I recall challenging times as a mother with a young family – myself still in my twenties – when I felt it hard to surface: school fees, a mortgage and life in general felt suffocating… money was slipping through my fingers with no savings to fall on.

Creating a plan

In fact, it is so easy to lose track of where your money is going. That’s why it can be useful to the time to work on a budget which identifies monthly income and expenses. Although it can be quite overwhelming, becoming familiar with your money situation can help to determine where you want your money to go, instead of wondering where it went.

It helps to eliminate any insignificant costs; for example, cooking meals at home instead of eating out, quitting smoking (or smoking less), condensing subscription services or searching for cheaper options.  Believe me, even small sacrifices add up!

Now that you have a budget, create a calendar showing your due payments, as this will help you stay on track and fully aware of what is coming up in the next month, with no surprises.

Three accounts for now and the future

Once that you are familiar with your financial position, it is time to start working on your savings plan; this is where the fun begins!  I have three accounts and learnt you can set up a weekly or fortnightly direct transfer from your main account to the other two.
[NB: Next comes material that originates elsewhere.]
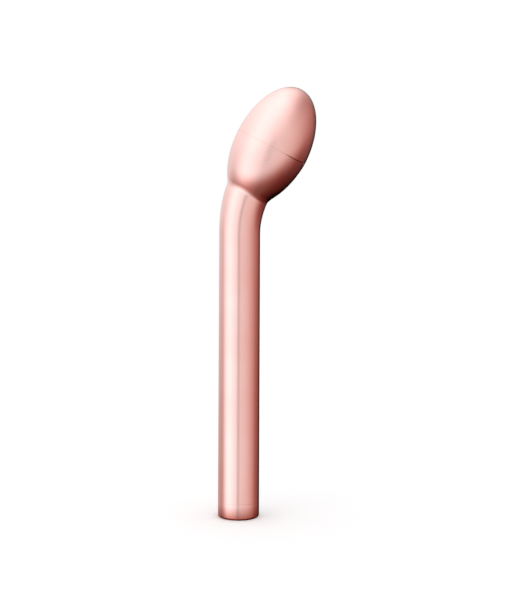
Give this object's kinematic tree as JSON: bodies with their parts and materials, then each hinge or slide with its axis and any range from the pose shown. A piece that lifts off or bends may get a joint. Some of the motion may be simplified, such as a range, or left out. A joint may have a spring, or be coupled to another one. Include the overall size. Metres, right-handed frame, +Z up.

  1. The obligatory account is the main fund for your income and expected expenses: it receives your wages and pays your bills, groceries, insurance etc… This account also funds your savings.
  2. An emergency savings account funds your unexpected expenses. Many people are faced with financial troubles because they do not make allowances for emergencies.  However, just setting aside $100 a week will build up to $5200 in 12 months time.  Ideally, this emergency fund should have three to six months of basic living expenses (based on your budget), covering any unplanned circumstances, such as losing your job.  I admit, this could be quite challenging; nontheless, whatever funds you can put in this account will help.
  3. Lastly, set a goal savings account for that something you wish for – be it travel or a specific purchase – and make saving fun. Simply saving $25 a week for one year will reward you with $1300.  Hence, set your goal well in advance and watch the nest grow and your goal getting closer.

Additionally, any windfalls from bonuses, tax refunds or gifts can go towards paying off any debts and the rest distributed between your two savings accounts.

Consistency and discipline are two important factors in achieving a good money position, regardless of your income.  Once you commit to saving, it is much easier to achieve; every drop counts!

Building your wealth is all about your choices. It’s about making money work for you, instead of spending it before you earn it!  After all, even rich people are frugal with their money and plan their spending and saving.

This article is not a substitute for personal financial advice.